Repeat only the lines from the one containing "---- slide release" through the one containing "bpy.data.objects.remove(obj)", exactly as written, both ends included.
***** RAW DATA *****
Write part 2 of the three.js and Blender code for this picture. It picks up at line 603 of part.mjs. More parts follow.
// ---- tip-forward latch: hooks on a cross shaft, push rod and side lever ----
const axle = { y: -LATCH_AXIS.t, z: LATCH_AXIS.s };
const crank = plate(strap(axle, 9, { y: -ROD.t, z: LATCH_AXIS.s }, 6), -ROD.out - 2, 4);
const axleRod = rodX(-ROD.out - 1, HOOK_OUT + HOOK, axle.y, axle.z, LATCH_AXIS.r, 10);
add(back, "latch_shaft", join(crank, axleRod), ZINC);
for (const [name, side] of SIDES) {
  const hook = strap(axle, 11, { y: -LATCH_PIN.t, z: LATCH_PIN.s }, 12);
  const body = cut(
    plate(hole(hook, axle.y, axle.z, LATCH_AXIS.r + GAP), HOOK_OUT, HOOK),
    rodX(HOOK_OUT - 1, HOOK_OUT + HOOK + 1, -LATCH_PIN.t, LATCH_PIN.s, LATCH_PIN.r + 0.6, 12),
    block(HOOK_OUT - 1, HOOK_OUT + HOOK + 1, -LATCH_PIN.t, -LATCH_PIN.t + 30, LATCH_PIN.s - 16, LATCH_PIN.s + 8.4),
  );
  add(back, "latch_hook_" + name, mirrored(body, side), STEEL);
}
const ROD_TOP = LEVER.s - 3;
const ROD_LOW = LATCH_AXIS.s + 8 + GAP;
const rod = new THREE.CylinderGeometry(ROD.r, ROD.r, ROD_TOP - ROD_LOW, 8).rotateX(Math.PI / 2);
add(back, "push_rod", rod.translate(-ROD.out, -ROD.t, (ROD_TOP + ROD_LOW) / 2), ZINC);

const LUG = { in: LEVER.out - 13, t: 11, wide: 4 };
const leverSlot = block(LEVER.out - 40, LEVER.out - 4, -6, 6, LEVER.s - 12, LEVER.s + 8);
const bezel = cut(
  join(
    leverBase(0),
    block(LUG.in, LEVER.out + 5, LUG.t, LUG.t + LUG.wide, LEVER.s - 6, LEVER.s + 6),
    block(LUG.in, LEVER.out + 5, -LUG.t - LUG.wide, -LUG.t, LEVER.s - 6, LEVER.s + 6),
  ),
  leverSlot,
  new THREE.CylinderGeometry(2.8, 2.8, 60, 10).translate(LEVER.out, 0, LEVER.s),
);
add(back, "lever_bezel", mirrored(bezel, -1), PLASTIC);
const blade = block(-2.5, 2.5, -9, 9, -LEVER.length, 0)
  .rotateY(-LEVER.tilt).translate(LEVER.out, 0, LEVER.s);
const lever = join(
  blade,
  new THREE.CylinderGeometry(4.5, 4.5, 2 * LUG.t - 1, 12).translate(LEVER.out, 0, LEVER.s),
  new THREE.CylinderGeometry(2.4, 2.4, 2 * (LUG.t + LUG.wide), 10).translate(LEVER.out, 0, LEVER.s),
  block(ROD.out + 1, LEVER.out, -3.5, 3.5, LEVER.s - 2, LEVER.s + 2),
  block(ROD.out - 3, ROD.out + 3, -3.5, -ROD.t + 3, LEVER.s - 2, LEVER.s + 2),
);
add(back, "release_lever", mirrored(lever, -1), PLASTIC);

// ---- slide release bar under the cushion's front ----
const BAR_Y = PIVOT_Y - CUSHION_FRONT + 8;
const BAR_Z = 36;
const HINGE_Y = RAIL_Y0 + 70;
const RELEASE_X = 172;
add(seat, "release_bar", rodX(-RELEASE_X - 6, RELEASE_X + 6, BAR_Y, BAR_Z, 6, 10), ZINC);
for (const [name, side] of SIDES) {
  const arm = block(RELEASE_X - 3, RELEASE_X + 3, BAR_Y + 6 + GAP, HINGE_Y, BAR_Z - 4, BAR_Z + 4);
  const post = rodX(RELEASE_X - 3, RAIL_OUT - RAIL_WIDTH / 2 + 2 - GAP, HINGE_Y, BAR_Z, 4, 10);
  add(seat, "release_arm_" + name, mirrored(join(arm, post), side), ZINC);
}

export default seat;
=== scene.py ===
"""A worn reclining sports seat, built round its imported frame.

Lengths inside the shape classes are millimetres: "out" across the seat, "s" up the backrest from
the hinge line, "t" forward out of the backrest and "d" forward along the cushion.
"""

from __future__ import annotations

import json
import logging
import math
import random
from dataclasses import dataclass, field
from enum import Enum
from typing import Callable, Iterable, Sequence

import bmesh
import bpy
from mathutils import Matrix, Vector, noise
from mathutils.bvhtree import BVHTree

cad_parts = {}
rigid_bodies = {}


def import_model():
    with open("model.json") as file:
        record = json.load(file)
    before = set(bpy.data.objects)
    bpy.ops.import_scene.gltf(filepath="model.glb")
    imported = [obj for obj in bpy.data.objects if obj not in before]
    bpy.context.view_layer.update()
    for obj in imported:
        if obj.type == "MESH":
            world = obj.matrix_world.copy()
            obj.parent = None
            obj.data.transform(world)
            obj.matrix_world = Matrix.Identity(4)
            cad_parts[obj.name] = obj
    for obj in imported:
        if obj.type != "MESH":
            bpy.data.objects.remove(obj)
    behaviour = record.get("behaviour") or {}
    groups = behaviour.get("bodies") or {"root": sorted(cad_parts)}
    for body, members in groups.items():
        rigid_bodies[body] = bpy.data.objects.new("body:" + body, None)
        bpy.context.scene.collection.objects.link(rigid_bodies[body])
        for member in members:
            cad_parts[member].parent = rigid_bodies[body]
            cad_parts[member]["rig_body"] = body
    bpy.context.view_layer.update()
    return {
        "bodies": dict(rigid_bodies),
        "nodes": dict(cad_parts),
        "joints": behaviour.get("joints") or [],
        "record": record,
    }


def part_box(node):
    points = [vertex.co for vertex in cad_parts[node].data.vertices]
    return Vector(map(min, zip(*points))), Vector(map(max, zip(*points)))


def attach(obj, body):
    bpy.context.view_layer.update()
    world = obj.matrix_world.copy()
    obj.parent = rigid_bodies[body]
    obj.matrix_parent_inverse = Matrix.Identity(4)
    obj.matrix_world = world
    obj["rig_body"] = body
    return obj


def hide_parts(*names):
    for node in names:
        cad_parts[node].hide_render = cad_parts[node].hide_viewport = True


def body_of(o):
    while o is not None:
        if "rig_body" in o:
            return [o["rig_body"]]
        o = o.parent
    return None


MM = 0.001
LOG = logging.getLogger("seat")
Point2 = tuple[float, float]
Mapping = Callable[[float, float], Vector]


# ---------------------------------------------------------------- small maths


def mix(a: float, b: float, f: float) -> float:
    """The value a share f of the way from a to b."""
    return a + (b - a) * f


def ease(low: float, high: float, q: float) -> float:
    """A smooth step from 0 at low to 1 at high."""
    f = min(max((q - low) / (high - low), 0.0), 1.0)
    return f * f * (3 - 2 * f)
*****
[SOLUTION TO THIS TASK]
// ---- slide release bar under the cushion's front ----
const BAR_Y = PIVOT_Y - CUSHION_FRONT + 8;
const BAR_Z = 36;
const HINGE_Y = RAIL_Y0 + 70;
const RELEASE_X = 172;
add(seat, "release_bar", rodX(-RELEASE_X - 6, RELEASE_X + 6, BAR_Y, BAR_Z, 6, 10), ZINC);
for (const [name, side] of SIDES) {
  const arm = block(RELEASE_X - 3, RELEASE_X + 3, BAR_Y + 6 + GAP, HINGE_Y, BAR_Z - 4, BAR_Z + 4);
  const post = rodX(RELEASE_X - 3, RAIL_OUT - RAIL_WIDTH / 2 + 2 - GAP, HINGE_Y, BAR_Z, 4, 10);
  add(seat, "release_arm_" + name, mirrored(join(arm, post), side), ZINC);
}

export default seat;
=== scene.py ===
"""A worn reclining sports seat, built round its imported frame.

Lengths inside the shape classes are millimetres: "out" across the seat, "s" up the backrest from
the hinge line, "t" forward out of the backrest and "d" forward along the cushion.
"""

from __future__ import annotations

import json
import logging
import math
import random
from dataclasses import dataclass, field
from enum import Enum
from typing import Callable, Iterable, Sequence

import bmesh
import bpy
from mathutils import Matrix, Vector, noise
from mathutils.bvhtree import BVHTree

cad_parts = {}
rigid_bodies = {}


def import_model():
    with open("model.json") as file:
        record = json.load(file)
    before = set(bpy.data.objects)
    bpy.ops.import_scene.gltf(filepath="model.glb")
    imported = [obj for obj in bpy.data.objects if obj not in before]
    bpy.context.view_layer.update()
    for obj in imported:
        if obj.type == "MESH":
            world = obj.matrix_world.copy()
            obj.parent = None
            obj.data.transform(world)
            obj.matrix_world = Matrix.Identity(4)
            cad_parts[obj.name] = obj
    for obj in imported:
        if obj.type != "MESH":
            bpy.data.objects.remove(obj)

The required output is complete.